Per chi vivesse su Marte: Big Mouth è la serie animata Netflix, già alla seconda stagione, sulle vicissitudini di un gruppo di amici (Nick, Andrew, Jessi, Jay e Missy) appena entrati nel selvaggio mondo dell’adolescenza – e quindi della pubertà, e quindi della scoperta della sessualità. A far saltare il banco è, fondamentalmente, il fatto che il loro approccio ovviamente ingenuo non trovi appigli intorno: fra genitori più confusi dei figli, maestri di scuola attardati nello sviluppo (Coach Steve, davvero uno dei personaggi più divertenti degli ultime serie animate) e sboccatissimi “Mostri degli Ormoni” – Maurice e Connie, che non sto neanche a spiegarvi a cosa servano -, crescere è davvero dura, altroché. Inutile aggiungere, poi, che parliamo di un prodotto demenziale, scandito quindi da una comicità feroce, in un susseguirsi di battutacce, doppi sensi e scene talmente esplicite da rasentare la pornografia. Bene, fine dello spiegone.
Parlandone con un amico, eravamo giunti a questo: se avessimo avuto la possibilità di seguire Big Mouth durante la nostra prima adolescenza, per il suo approccio così diretto (e veritiero) alla sessualità probabilmente o ne saremmo rimasti traumatizzati, oppure ne avremmo fatto la nostra maestra di vita. La realtà, però, dice che Big Mouth è una roba decisamente per adulti, e non per una semplice questione di bollino “+16”: la goliardia degli accostamenti che fa, la volgarità di certi doppi sensi e la comica ferocia di alcune sue situazioni non sono mai fini a sé stesse. Non è, insomma, un American Pie fuori tempo massimo, in cui ridere per una “milf” e fermarsi lì.
Al contrario, la comicità che incorpora risulta davvero efficace, oltre che liberatoria, proprio se vista “da fuori”. Nei corpi – e nelle menti, e nei genitali – di quegli adolescenti ci siamo noi da ragazzini, con le insicurezze, i “traumi” e le scoperte meravigliose che tutti abbiamo vissuto; c’è solo la verità, in quei limoni col ferro degli apparecchi: spesso estremizzata, parodizzata, ma mai assurda. Guardare Nick a disagio perché sviluppa più tardi degli altri, o seguire Andrew nella sua “Pornscape” (una dimensione parallela in cui si accede per eccessiva dipendenza da porno; paradossale, certo, ma non c’è forse un – gran – fondo di verità in tutto ciò?) ci riporta in situazioni in cui tutti – senza fare orecchie da mercante – siamo passati almeno una volta, e che ancora, a pensarci, ci imbarazzano. Ma il senso, stavolta, è che l’imbarazzo semplicemente non esiste, e tanto vale allora ridere di noi stessi e di quella goffaggine, del terrore post-menarca e dei Mostri degli Ormoni con cui tutti, nessuno escluso, siamo scesi a patti.

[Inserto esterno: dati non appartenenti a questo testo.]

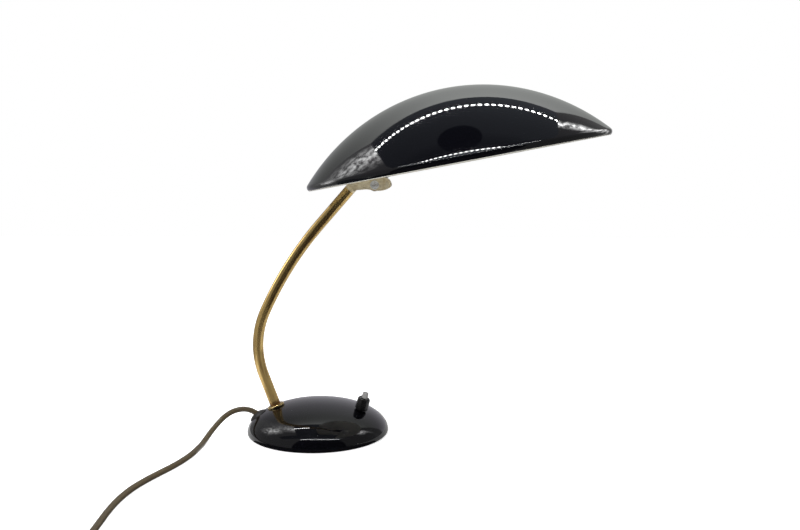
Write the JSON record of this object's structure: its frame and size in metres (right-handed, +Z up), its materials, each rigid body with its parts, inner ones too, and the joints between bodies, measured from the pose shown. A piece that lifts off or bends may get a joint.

E ancora: nella grossolana ingenuità dei protagonisti, come in quella dei loro genitori, ci sono le nostre vite di adulti perennemente adolescenti, costantemente indecisi, sessualmente frustrati in un clima da condanna e da caccia alle streghe.
Perché sì, Big Mouth in questo senso è un fiume in piena, ed è la prima serie animata che riesce a parlare davvero di sesso senza filtri o sovrastrutture, ma con una naturalezza e una spontaneità da far scuola, evitando di incappare in luoghi comuni triti o, più semplicemente, in una superficiale denuncia delle “perversioni” che pure tanto sarebbe venuta facile. Il senso, semmai, è che in certe fantasie ci siamo caduti tutti, e non ci sono tabù o sensi di colpa (quest’ultimo, semmai, viene quasi demonizzato), ma solo tanta lucidità nel mostrare le contraddizioni del mondo – patriarcale, sessofobico e omofobo – in cui ancora, evidentemente, ci troviamo. Il tutto con un messaggio, neanche tanto implicito, sullo sfondo: per uscirne, bisogna lasciarsi andare, “essere sé stessi”. Banale? Neanche tanto.